Data lines:
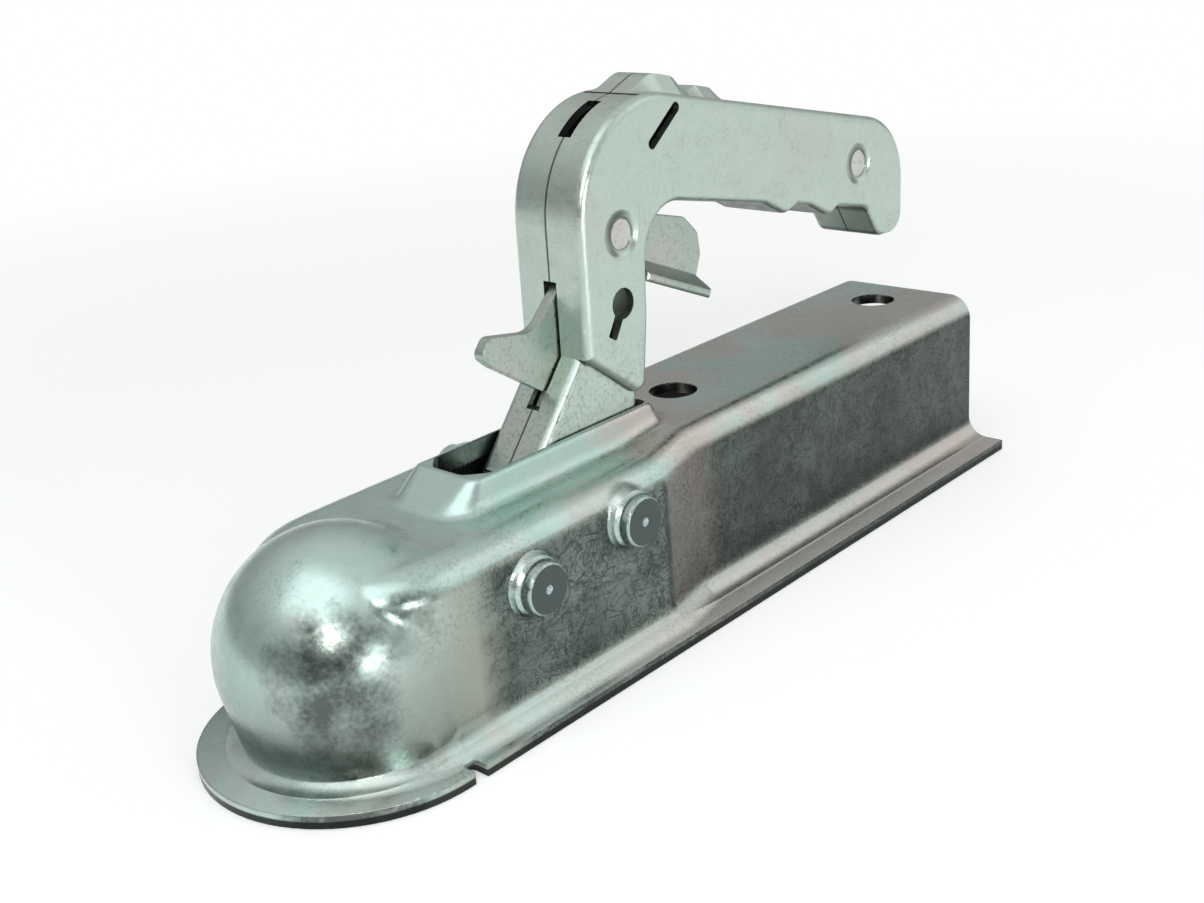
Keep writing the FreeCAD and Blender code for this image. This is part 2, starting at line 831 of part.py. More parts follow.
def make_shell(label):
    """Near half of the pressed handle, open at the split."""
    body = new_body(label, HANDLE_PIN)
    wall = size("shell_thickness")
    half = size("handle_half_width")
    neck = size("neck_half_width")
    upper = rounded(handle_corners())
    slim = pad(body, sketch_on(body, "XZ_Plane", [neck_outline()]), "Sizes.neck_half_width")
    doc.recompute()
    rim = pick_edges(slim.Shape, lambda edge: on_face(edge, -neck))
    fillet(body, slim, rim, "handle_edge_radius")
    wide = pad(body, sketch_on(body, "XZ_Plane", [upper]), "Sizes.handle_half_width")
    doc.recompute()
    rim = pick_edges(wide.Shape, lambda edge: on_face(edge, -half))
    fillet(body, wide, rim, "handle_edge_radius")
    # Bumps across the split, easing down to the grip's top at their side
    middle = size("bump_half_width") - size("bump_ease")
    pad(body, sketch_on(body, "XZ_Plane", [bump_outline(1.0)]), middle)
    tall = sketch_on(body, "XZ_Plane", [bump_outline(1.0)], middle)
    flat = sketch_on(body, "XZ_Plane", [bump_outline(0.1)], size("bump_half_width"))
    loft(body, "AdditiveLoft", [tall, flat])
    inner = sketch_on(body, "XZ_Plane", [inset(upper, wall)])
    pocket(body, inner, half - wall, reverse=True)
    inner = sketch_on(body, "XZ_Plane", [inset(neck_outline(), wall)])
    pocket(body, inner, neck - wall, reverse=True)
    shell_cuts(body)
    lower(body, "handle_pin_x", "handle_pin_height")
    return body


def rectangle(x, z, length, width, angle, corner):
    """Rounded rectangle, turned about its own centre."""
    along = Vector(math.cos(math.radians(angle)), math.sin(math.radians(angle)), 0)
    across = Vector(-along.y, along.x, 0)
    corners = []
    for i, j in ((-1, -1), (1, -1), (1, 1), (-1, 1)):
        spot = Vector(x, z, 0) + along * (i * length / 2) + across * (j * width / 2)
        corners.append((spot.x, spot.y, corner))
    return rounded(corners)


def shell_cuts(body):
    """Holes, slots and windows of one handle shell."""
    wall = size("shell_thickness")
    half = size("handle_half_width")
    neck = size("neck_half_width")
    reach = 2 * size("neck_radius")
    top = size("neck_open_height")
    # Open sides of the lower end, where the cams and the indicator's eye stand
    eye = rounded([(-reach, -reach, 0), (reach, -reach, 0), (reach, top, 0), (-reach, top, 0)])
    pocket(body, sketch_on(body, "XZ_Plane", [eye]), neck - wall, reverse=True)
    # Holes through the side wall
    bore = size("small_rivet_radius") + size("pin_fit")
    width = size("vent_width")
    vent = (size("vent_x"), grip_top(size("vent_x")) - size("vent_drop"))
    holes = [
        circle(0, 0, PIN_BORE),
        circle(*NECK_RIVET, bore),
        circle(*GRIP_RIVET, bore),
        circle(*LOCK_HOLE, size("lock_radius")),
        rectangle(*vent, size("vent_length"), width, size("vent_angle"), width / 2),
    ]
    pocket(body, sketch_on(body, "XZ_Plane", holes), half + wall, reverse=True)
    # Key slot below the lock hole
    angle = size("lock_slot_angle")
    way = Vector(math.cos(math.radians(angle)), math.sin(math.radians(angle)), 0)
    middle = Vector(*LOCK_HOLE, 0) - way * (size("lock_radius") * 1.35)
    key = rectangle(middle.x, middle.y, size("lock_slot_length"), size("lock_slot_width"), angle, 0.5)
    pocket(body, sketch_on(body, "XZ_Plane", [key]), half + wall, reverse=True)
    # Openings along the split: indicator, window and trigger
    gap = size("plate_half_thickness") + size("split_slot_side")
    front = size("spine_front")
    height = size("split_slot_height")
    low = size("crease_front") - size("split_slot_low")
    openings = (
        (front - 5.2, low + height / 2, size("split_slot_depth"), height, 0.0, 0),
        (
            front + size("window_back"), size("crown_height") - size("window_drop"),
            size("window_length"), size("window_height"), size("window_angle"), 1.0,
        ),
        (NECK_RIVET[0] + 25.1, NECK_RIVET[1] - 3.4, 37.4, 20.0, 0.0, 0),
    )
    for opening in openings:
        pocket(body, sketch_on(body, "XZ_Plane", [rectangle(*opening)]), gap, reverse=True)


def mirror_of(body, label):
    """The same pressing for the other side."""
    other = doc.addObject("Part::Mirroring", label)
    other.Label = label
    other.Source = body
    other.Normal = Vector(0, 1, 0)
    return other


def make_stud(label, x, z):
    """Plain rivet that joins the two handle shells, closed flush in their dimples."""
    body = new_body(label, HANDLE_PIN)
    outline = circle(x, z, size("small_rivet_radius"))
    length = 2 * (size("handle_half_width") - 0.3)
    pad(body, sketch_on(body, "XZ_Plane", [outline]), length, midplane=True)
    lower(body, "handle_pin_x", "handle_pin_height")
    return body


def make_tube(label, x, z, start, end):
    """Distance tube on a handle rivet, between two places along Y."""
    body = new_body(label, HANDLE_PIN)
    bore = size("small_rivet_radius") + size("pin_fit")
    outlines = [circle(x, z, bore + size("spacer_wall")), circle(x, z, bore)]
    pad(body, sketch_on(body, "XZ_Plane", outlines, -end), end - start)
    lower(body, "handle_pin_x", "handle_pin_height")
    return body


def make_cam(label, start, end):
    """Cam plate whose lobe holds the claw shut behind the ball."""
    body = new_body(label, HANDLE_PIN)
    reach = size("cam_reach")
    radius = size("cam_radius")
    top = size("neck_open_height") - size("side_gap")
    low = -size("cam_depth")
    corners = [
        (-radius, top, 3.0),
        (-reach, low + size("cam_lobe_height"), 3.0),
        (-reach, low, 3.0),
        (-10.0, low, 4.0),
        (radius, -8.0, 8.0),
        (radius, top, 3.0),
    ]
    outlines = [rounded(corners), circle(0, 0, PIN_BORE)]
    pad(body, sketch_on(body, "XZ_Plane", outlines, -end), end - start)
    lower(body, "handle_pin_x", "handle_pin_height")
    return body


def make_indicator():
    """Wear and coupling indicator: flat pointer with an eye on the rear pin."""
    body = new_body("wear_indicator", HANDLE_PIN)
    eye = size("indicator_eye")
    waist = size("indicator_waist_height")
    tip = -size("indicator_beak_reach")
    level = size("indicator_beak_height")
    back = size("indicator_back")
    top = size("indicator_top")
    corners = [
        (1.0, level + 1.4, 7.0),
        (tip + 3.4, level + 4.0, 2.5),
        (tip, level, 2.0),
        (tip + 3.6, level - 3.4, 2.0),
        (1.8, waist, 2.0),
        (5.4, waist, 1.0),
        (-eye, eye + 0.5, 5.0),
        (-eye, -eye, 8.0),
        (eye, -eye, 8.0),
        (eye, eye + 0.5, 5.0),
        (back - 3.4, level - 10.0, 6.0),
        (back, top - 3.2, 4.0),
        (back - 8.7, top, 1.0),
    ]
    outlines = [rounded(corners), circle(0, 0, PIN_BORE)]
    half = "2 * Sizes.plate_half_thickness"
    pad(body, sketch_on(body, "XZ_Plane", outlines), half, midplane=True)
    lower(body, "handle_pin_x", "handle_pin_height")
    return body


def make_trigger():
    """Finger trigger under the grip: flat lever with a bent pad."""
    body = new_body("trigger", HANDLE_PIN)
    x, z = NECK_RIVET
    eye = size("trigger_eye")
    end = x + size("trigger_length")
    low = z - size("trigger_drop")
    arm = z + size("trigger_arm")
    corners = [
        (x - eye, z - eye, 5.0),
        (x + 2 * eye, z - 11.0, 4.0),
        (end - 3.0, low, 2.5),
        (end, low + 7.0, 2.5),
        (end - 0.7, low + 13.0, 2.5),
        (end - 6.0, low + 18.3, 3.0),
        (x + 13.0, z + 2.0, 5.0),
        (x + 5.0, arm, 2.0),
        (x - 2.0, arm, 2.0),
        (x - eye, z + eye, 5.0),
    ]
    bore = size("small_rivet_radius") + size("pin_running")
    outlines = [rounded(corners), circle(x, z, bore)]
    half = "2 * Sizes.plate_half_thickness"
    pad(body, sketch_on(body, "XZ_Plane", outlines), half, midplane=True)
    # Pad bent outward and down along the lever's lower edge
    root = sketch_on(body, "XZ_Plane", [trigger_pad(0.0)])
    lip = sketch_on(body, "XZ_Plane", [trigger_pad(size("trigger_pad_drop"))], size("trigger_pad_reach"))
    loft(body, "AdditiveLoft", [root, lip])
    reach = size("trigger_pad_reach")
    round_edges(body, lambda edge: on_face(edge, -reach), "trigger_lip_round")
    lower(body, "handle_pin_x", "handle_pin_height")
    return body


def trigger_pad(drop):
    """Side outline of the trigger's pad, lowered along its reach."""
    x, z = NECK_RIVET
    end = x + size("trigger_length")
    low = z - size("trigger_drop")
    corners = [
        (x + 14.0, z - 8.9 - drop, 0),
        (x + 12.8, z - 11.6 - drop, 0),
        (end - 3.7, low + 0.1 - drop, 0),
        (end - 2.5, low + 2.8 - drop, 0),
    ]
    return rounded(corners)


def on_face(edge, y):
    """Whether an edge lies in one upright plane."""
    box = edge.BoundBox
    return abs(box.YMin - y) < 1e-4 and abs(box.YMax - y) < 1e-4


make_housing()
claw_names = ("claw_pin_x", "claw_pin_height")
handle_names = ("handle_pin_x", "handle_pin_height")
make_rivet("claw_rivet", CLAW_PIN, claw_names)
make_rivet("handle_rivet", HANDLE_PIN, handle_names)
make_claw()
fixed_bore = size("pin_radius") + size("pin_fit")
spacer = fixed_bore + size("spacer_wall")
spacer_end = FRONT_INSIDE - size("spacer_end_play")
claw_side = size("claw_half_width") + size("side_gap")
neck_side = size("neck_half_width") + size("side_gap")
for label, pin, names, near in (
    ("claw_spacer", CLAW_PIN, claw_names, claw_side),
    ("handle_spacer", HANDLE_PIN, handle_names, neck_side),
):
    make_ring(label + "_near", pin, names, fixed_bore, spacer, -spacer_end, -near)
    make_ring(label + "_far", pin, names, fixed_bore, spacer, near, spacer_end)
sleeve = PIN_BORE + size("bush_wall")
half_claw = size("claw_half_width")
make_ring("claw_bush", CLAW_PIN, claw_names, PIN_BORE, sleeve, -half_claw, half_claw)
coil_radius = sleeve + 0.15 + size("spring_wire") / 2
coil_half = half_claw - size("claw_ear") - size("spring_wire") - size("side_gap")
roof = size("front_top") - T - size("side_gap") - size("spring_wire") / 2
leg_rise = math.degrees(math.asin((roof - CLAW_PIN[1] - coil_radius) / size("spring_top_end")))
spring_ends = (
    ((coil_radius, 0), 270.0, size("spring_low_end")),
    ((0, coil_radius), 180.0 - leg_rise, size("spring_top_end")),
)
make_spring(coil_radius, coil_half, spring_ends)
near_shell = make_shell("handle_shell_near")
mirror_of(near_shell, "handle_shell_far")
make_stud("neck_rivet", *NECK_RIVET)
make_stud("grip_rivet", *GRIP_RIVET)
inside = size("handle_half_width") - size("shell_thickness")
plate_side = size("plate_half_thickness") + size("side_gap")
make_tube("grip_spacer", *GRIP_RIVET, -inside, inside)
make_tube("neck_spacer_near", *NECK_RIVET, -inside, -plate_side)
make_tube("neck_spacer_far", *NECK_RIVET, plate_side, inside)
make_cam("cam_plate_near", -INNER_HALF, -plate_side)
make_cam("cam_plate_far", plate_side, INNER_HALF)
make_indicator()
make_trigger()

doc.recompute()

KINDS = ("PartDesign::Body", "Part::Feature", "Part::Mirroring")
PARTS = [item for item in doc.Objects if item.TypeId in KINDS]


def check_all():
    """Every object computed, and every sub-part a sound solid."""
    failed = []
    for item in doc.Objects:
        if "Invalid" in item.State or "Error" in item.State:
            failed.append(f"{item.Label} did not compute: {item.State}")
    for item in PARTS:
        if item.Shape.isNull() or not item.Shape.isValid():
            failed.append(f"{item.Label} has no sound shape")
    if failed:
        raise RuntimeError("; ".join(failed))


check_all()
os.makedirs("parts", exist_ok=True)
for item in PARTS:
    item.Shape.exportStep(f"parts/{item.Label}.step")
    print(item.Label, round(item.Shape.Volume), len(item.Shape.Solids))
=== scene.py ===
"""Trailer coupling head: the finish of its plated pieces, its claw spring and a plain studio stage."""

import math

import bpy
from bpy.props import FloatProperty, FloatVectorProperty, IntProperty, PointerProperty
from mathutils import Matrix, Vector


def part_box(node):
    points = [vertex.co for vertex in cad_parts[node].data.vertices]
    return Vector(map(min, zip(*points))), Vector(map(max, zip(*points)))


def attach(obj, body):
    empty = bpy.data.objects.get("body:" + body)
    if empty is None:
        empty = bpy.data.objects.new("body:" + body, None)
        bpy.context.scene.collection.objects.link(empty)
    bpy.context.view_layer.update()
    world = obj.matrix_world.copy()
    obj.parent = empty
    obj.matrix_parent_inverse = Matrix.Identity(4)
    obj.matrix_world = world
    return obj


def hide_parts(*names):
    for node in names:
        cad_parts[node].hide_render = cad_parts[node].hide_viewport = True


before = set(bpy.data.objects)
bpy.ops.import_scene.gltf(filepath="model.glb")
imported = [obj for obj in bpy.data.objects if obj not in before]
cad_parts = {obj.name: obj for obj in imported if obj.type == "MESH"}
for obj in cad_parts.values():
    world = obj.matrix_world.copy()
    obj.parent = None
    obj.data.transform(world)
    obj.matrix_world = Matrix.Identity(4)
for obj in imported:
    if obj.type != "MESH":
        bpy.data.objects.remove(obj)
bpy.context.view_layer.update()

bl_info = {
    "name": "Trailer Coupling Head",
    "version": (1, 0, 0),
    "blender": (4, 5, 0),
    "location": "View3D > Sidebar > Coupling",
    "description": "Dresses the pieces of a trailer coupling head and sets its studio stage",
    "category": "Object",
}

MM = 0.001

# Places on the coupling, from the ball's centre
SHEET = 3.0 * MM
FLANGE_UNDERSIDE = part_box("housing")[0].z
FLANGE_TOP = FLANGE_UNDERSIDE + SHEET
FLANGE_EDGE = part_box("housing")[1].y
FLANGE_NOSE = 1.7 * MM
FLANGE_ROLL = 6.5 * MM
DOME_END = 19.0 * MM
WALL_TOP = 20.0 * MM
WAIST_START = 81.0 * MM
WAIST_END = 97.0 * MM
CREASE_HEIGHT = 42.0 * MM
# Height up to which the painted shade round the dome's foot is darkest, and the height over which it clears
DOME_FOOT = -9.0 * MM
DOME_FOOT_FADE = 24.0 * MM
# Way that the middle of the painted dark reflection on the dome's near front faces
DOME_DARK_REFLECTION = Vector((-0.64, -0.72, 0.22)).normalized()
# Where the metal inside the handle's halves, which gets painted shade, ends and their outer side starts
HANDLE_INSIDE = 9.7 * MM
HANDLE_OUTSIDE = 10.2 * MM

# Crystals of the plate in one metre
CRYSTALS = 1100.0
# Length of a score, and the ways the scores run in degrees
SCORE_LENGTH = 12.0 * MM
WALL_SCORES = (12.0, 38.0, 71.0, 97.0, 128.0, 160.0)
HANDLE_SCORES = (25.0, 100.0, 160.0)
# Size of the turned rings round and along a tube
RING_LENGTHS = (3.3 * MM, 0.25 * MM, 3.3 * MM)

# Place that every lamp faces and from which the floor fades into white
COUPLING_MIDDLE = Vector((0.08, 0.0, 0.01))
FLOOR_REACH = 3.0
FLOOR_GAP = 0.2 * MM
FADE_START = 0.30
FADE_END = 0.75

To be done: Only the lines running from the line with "failed = []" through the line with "points = [vertex.co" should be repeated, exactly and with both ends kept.

Final result:
    failed = []
    for item in doc.Objects:
        if "Invalid" in item.State or "Error" in item.State:
            failed.append(f"{item.Label} did not compute: {item.State}")
    for item in PARTS:
        if item.Shape.isNull() or not item.Shape.isValid():
            failed.append(f"{item.Label} has no sound shape")
    if failed:
        raise RuntimeError("; ".join(failed))


check_all()
os.makedirs("parts", exist_ok=True)
for item in PARTS:
    item.Shape.exportStep(f"parts/{item.Label}.step")
    print(item.Label, round(item.Shape.Volume), len(item.Shape.Solids))
=== scene.py ===
"""Trailer coupling head: the finish of its plated pieces, its claw spring and a plain studio stage."""

import math

import bpy
from bpy.props import FloatProperty, FloatVectorProperty, IntProperty, PointerProperty
from mathutils import Matrix, Vector


def part_box(node):
    points = [vertex.co for vertex in cad_parts[node].data.vertices]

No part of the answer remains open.